Posted by: Ed Tittel
So far, my research turns up a resounding “Maybe!” Let me explain: Virtualization technology is white-hot, and is carving out a space for itself in data centers and IT operations around the world. There’s no denying that VM tools and technologies are changing the ways that IT and individual practitioners do their jobs, set up servers and clients, and make things work from the desktop all the way into supercomputer territory.
But the issue with many certifications, especially those that focus on mass markets(read: sizable enough to be economically “interesting”) , is their ability to be used effectively as cookie-cutters. That is, they must be able to stamp out umpty-ump copies of themselves in a form and fashion that both IT professionals seeking certification and IT managers and HR professionals, seeking to fille open positions, make promotions, and create new job roles can all agree is useful, relevant, and productive in the workplace. Thus, the real question with VM technologies is “Are we there yet?”

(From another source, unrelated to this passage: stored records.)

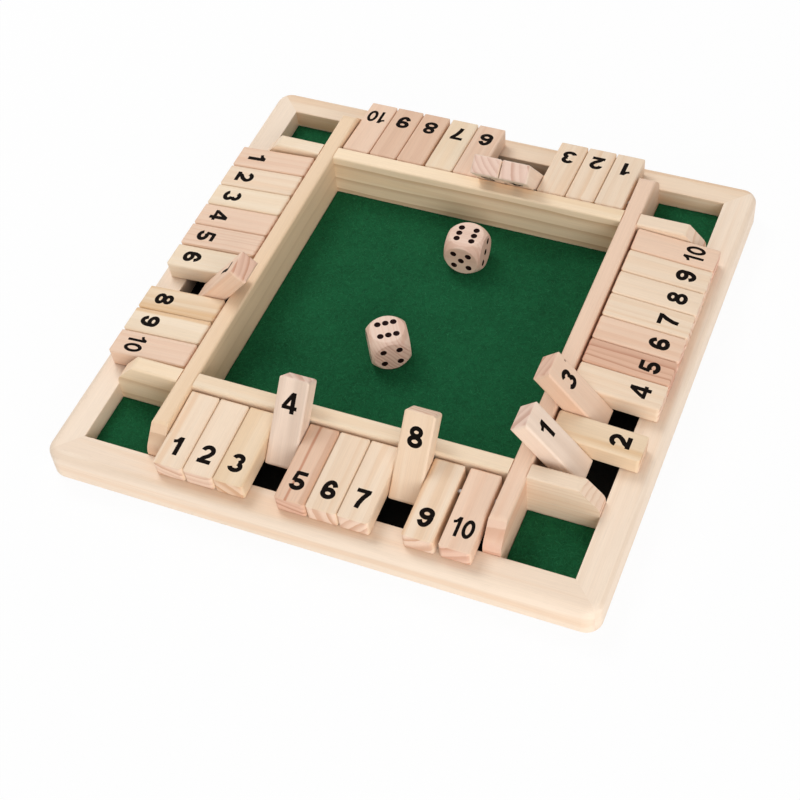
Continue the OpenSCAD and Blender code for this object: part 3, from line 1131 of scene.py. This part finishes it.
@dataclass
class Die:
    """A wooden die with painted pips."""

    node: str
    turn: float
    seed: int
    pip_radius: float = 1.2 * MM
    spill: float = 0.16 * MM
    pip_depth: float = 0.4 * MM
    pip_step: float = 3.25 * MM
    paint: float = 0.03 * MM
    rings: int = 5
    sides: int = 24

    CUP_SHARE = 0.985
    # the spilled rim: shares of the spill outwards and of the paint's thickness upwards
    LIP = ((0.0, 0.8), (0.8, 0.5), (1.0, -0.5))

    PLACES = {
        1: ((0, 0),),
        2: ((-1, 1), (1, -1)),
        3: ((-1, -1), (0, 0), (1, 1)),
        4: ((-1, -1), (-1, 1), (1, -1), (1, 1)),
        5: ((-1, -1), (-1, 1), (0, 0), (1, -1), (1, 1)),
        6: ((-1, -1), (-1, 0), (-1, 1), (1, -1), (1, 0), (1, 1)),
    }
    TURNS = {
        1: (180, 0, 0), 2: (-90, 0, 0), 3: (90, 0, 90),
        4: (90, 0, -90), 5: (90, 0, 0), 6: (0, 0, 0),
    }

    def pip_cap(self, build: BMesh, place: Matrix) -> None:
        """Adds the paint of one pip, a shallow cup that lines its dimple and spills over its rim.

        Args:
            build: The mesh being built.
            place: The pip's place, its Z out of the face.
        """
        ball = (self.pip_radius ** 2 + self.pip_depth ** 2) / (2 * self.pip_depth)
        radii = [self.pip_radius * self.CUP_SHARE * ring / self.rings
                 for ring in range(1, self.rings + 1)]
        profile = [(r, ball - math.sqrt(ball ** 2 - r ** 2) - self.pip_depth + self.paint)
                   for r in radii]
        profile += [(self.pip_radius + out * self.spill, up * self.paint) for out, up in self.LIP]
        turns = [math.tau * k / self.sides for k in range(self.sides)]
        layers = [[build.verts.new(place @ Vector((r * math.cos(turn), r * math.sin(turn), z)))
                   for turn in turns] for r, z in profile]
        centre = build.verts.new(place @ Vector((0, 0, self.paint - self.pip_depth)))
        for k in range(self.sides):
            build.faces.new((centre, layers[0][k], layers[0][(k + 1) % self.sides]))
        for inner, outer in zip(layers, layers[1:]):
            band(build, inner, outer)

    def build(self, paint: Material) -> None:
        """Dresses the die and paints its pips."""
        low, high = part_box(self.node)
        centre = (low + high) / 2
        spin = Matrix.Rotation(self.turn, 4, "Z")
        wood = WoodFinish(WoodTone.MAPLE, ring_mm=1.4, contrast=0.45, streaks=0.5)
        dress(self.node, wood.material(
            f"{self.node}_maple", GrainFrame(centre, spin.to_3x3() @ ALONG_X), self.seed))
        build = bmesh.new()
        for number, places in self.PLACES.items():
            face = Euler([math.radians(a) for a in self.TURNS[number]]).to_matrix().to_4x4()
            for x, y in places:
                spot = Matrix.Translation((x * self.pip_step, y * self.pip_step,
                                           (high.z - low.z) / 2))
                self.pip_cap(build, Matrix.Translation(centre) @ spin @ face @ spot)
        add_piece(f"{self.node}_pips", mesh_from(build, f"{self.node}_pips", smooth=True),
                  self.node, paint)


# ---------- studio ----------


@dataclass(frozen=True)
class Viewpoint:
    """The camera: its bearing round the tray, its roll, its aim and its lens."""

    azimuth: float = math.radians(27.28)
    elevation: float = math.radians(50.24)
    roll: float = math.radians(-6.716)
    unit: float = 199.96 * MM
    distance: float = 3.2861
    across: float = -0.0361
    up: float = -0.1737
    lens_mm: float = 72.74
    sensor_mm: float = 36.0
    clip_start: float = 0.01

    def place(self, rim: float) -> None:
        """Sets the camera up, with its aim measured from the height of the frame's upper face."""
        toward = Vector((math.sin(self.azimuth) * math.cos(self.elevation),
                         -math.cos(self.azimuth) * math.cos(self.elevation),
                         math.sin(self.elevation)))
        level = UP.cross(toward).normalized()
        rise = toward.cross(level)
        c, s = math.cos(self.roll), math.sin(self.roll)
        right, top = level * c + rise * s, rise * c - level * s
        spot = (toward * self.distance + right * self.across + top * self.up) * self.unit
        data = bpy.data.cameras.new("camera")
        data.lens = self.lens_mm
        data.sensor_width = self.sensor_mm
        data.clip_start = self.clip_start
        camera = in_scene("camera", data)
        turn = Matrix((right, top, toward)).transposed().to_4x4()
        turn.translation = spot + Vector((0, 0, rim))
        camera.matrix_world = turn
        bpy.context.scene.camera = camera


@dataclass(frozen=True)
class Lamp:
    """A soft square lamp that points at the tray."""

    name: str
    place: Triple
    size: float
    watts: float

    def hang(self) -> None:
        """Hangs the lamp."""
        data = bpy.data.lights.new(self.name, "AREA")
        data.shape = "SQUARE"
        data.size = self.size
        data.energy = self.watts
        lamp = in_scene(self.name, data)
        lamp.location = self.place
        lamp.rotation_euler = (-Vector(self.place)).to_track_quat("-Z", "Y").to_euler()


@dataclass
class Studio:
    """White floor, even sky and two soft lamps."""

    sky: float = 0.49
    floor_half: float = 3.0
    paper: Colour = (0.94, 0.94, 0.94)
    paper_glow: float = 0.93

    LAMPS = (Lamp("key_lamp", (-0.75, 0.55, 1.25), 0.7, 9.4),
             Lamp("fill_lamp", (0.85, -1.10, 0.45), 1.0, 11.0))

    @staticmethod
    def seen(graph: Graph) -> Socket:
        """1 for rays from the camera, a mirror or glass, and 0 for the others."""
        path = graph.add("ShaderNodeLightPath").outputs
        either = graph.math("MAXIMUM", path["Is Camera Ray"], path["Is Glossy Ray"])
        return graph.math("MAXIMUM", either, path["Is Transmission Ray"])

    def build(self) -> None:
        """Builds the floor, the sky and the lamps."""
        world = bpy.data.worlds.new("sky")
        world.use_nodes = True
        bpy.context.scene.world = world
        graph = Graph(world.node_tree)
        graph.feed(graph.find("BACKGROUND"), {"Color": WHITE, "Strength": graph.math(
            "MULTIPLY_ADD", self.seen(graph), 1.0 - self.sky, self.sky)})
        for lamp in self.LAMPS:
            lamp.hang()
        h = self.floor_half
        mesh = flat_square("floor", (-h, -h), (h, h), 0)
        floor = in_scene("floor", mesh)
        mesh.materials.append(self.floor_material())
        bpy.context.scene.view_settings.view_transform = "Standard"

    def floor_material(self) -> Material:
        """White paper that is seen as white and keeps a faint shadow."""
        material, graph = new_material("white_paper")
        graph.surface({"Base Color": self.paper, "Roughness": 0.9})
        glow = graph.add("ShaderNodeEmission", {"Color": WHITE, "Strength": 1.0})
        share = graph.math("MULTIPLY", self.seen(graph), self.paper_glow)
        both = graph.add("ShaderNodeMixShader", {
            0: share, 1: graph.find("BSDF_PRINCIPLED").outputs[0], 2: glow.outputs[0]})
        graph.feed(graph.find("OUTPUT_MATERIAL"), {"Surface": both.outputs[0]})
        return material


# ---------- all together ----------


def main() -> None:
    """Builds the looks piece by piece."""
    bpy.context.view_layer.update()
    Viewpoint().place(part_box("frame_front")[1].z)
    Studio().build()
    Tray().build()
    dress("hinge_rods", SteelFinish().material("rod_steel"))
    Felts().build()
    TileSet().build()
    pip_paint = InkFinish(srgb(24, 9, 8), rough=0.6).material("pip_paint")
    Die("die_a", turn=math.radians(123.3), seed=301).build(pip_paint)
    Die("die_b", turn=math.radians(0.6), seed=302).build(pip_paint)


if __name__ == "__main__":
    logging.basicConfig(level=logging.INFO, format="%(message)s")
    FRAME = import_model()
    main()
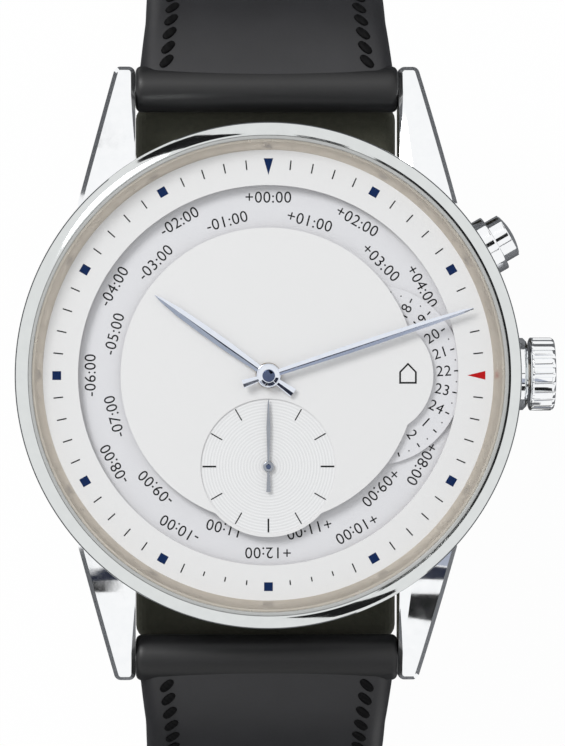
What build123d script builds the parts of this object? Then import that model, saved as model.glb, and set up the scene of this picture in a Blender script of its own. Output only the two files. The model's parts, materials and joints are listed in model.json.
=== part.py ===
from build123d import *
import math
import os

# World time wristwatch with a leather strap, lying dial up on its unbuckled strap.
# +Z is the dial's normal, +X points at 3 o'clock and +Y at 12 o'clock.
# The origin is the centre of the case back's outer face. Lengths are millimetres.

# Driving dimensions
case_radius = 19.95
bezel_width = 1.05
rehaut_land = 0.48
rehaut_lean = 0.65
bezel_inner_radius = case_radius - bezel_width
rehaut_top_radius = bezel_inner_radius - rehaut_land
dial_view_radius = rehaut_top_radius - rehaut_lean
movement_radius = 0.777 * case_radius
lug_reach = 1.2306 * case_radius
strap_width = 20.6
strap_side_gap = 0.2
short_strap_run = 15.0
running_gap = 0.03
part_gap = 0.1
over = 1.0

# Heights, stacked from the case back's outer face
back_flange = 1.0
back_spigot_rise = 0.7
back_glass_thick = 1.0
rotor_gap = 0.05
rotor_rim_thick = 0.85
rotor_web_thick = 0.3
bridge_gap = 0.25
bridge_thick = 0.8
train_height = 1.4
plate_thick = 1.4
works_height = 1.0
disc_thick = 0.22
dial_thick = 0.4
rehaut_height = 0.95
glass_edge = 0.65
glass_rise = 0.8
glass_hollow = 0.45

rotor_low = back_flange + back_spigot_rise + rotor_gap
rotor_high = rotor_low + rotor_rim_thick
bridge_low = rotor_high + bridge_gap
train_low = bridge_low + bridge_thick
plate_low = train_low + train_height
plate_high = plate_low + plate_thick
city_low = plate_high + works_height
city_high = city_low + disc_thick
hour24_low = city_high + part_gap
hour24_high = hour24_low + disc_thick
dial_low = hour24_high + part_gap
dial_high = dial_low + dial_thick
glass_seat = dial_high + rehaut_height
glass_top = glass_seat + glass_edge + glass_rise

# Case, bezel and lugs
bezel_foot = 2.25
bezel_low = glass_seat - bezel_foot
bezel_wall = 0.15
bezel_foot_inset = 0.25
bezel_wide_height = 1.15
bezel_crown_inset = 0.3
bezel_proud = 0.1
bezel_bulge = 0.12
bezel_mid_rise = 0.24
case_foot_radius = 0.8872 * case_radius
case_waist_radius = 0.9373 * case_radius
case_shoulder_radius = 0.9624 * case_radius
case_rim_radius = 0.9674 * case_radius
case_curve_shares = (0.3, 0.7)
ring_seat = 0.45
crown_height = 4.25
boss_radius = 2.88
boss_chamfer = 0.28
boss_end = 1.0351 * case_radius
boss_start = 0.8321 * case_radius
lug_wall = strap_width / 2 + strap_side_gap
lug_tip_width = 1.6
lug_tip_out = lug_wall + lug_tip_width
lug_base_out = 0.7544 * case_radius
lug_base_y = 0.6767 * case_radius
lug_hidden_out = 0.7018 * case_radius
lug_hidden_y = 0.4762 * case_radius
lug_corner = 0.55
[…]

Certainly, the appearance of the VCP certification argues that steps toward sufficient commiditization and standardization are underway. Even more encouraging, there’s MSTS exam 70-243 System Center Virtual Machine Manager 2008, Configuring available as well.
Although the contents and coverage of the VCP are perfectly reasonable and respectable, I’m still a little leery of this credential for the simple reason that VMWare also requires candidates to complete (and more important from the perspective I’m about to elucidate, pay for) a VMWare authorized training class on related subject matter. At $3000 a pop, the vendor’s incentive to sell classroom seats all too easily gets confused with (or overtakes) their desire to create a sizable population of certified professionals.
Microsoft’s entry into this space–where authorized training is not required (though it is recommended) to earn certification, and where many pathways to credentials always exist, including self-study–helps to lend more credibility to VMWare’s efforts than may be comfortable for both parties involved. One thing’s for sure: VM technology is here to stay, and more and more of us IT professionals are going to have to master its wiles and ways. Hopefully, these certifications will help that process along.